There are two techniques we’ve found to help strike that balance. The first is by creating a strong overarching guiding policy. This may include a list of principles. Examples could be:
Your principles will act as a guide when choices need to be made. This leaves the room for the people closest to the action to make decisions, but provides strong guidance on which decisions align with the overall strategy.
A good test for principles is that they can identify potential choices that would not follow the overall strategy. For example, if we take the principle “Leverage managed services”, then a choice to host our own SQL database (while running on a public cloud) would clearly be in violation of that principle.
The second technique is having concrete, short-term actions. The further ahead in time we look, the less we know. Technology and tools will change, the industry will adjust, our market will shift, and we ourselves will gain new insights.
The moment we are most confident in is now. This is why it makes sense for us to clearly define what actions to undertake at the beginning. However, as soon as we have begun to undertake these first steps, the landscape will change. We must leave room to adapt based on what we learn.
We’ve highlighted how crucial it is for a technical strategy to be derived from business goals. However, this is often not a one-way street. It is also possible, and often desirable, for the technology to steer the business.
Technology determines what’s possible. When putting together the overall business strategy, you will take into consideration what is technically feasible. For example, a company looking to develop a remote driving system would require extremely low latency. Previously this would not have been possible, but with the introduction of 5G networks, it becomes possible. The tech landscape changes quickly. When new information, tooling, or technology becomes available, this information should be fed back into your initial goals.

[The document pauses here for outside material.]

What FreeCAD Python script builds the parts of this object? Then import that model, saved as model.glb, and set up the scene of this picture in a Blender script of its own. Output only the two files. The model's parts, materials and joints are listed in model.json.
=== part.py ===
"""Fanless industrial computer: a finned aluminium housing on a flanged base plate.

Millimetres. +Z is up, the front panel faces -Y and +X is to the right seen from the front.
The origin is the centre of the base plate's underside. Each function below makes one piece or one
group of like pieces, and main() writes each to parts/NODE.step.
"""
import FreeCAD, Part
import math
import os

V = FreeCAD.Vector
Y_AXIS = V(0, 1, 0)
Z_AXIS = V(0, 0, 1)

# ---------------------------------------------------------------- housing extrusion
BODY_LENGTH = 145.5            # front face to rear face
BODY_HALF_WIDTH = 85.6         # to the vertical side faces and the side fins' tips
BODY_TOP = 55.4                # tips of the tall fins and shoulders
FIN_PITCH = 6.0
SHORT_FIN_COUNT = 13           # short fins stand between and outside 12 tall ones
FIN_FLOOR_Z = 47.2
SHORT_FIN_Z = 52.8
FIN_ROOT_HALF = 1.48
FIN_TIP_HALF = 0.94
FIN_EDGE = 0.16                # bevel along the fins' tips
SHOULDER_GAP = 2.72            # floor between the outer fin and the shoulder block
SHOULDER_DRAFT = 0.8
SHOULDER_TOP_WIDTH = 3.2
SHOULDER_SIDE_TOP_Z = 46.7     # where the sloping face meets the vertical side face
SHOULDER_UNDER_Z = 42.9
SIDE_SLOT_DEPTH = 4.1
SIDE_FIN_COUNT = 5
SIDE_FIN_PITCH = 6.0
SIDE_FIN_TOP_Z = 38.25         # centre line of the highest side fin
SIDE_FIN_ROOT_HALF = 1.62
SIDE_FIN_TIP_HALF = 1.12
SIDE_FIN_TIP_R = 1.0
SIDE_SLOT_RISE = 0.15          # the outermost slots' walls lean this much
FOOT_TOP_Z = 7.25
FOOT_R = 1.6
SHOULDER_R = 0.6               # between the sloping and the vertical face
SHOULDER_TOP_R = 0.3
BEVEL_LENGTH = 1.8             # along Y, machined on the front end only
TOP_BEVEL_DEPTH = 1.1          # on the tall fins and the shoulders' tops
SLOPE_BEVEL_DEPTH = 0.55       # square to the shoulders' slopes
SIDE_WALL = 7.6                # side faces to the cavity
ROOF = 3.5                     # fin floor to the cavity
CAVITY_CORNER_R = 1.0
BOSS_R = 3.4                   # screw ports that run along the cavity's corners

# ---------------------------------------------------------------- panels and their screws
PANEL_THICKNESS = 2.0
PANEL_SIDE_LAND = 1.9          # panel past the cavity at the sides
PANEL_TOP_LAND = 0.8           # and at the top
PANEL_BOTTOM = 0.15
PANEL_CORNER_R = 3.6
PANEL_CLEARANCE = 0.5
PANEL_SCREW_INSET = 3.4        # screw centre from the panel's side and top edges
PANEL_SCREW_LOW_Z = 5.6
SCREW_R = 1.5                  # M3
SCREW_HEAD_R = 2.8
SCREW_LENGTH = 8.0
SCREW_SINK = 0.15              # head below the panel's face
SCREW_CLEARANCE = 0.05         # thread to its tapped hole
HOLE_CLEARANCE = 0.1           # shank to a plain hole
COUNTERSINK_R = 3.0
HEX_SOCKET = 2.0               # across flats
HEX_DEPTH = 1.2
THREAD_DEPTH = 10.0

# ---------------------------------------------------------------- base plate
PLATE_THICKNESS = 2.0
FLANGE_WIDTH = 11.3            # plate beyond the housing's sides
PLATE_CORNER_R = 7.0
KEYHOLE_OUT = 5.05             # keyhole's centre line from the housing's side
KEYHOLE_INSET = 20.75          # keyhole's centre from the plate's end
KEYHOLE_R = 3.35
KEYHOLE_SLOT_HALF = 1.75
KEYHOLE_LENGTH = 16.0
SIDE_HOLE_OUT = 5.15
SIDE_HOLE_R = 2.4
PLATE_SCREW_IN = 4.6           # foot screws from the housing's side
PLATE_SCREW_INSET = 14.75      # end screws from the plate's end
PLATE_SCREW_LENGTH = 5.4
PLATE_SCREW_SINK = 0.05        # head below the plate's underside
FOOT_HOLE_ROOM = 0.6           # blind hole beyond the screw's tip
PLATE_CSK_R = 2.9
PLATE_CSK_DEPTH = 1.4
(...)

With a modern Cloud Native system, we can gain critical insights into our product and our users. By leveraging deployment techniques, such as A/B testing, feature flags, and advanced metrics through distributed tracing and observability platforms, we can learn a lot. Running experiments becomes cheap and easy. These insights should also be regularly fed back to the business to potentially adjust the direction.
Having a solid tech strategy is important for every company. It can be the differentiating factor in an extremely competitive market.
Building a good tech strategy is hard work. It requires making difficult decisions, and trade-offs. It can be very tempting to simply look at what others have done successfully and copy from that. While it’s important to draw lessons from what others have done, you will not find another organisation with the same challenges, history, goals, and constraints as yours.
A tech strategy is much more than the technologies being used. A strategy must start with the specific challenges you are facing. What are the problems you are trying to solve? Once you have that defined, you can move on to identifying your guiding policy, and the specific actions you will take in the short term. Your organisational culture also plays a crucial role, as IBM’s Holly Cummins argued previously in a WTF Is Cloud Native? blog post.
There are many pitfalls in putting together a tech strategy. But if you stick to the key components, align with your business goals, and allow for flexibility, you have a good chance of coming out ahead.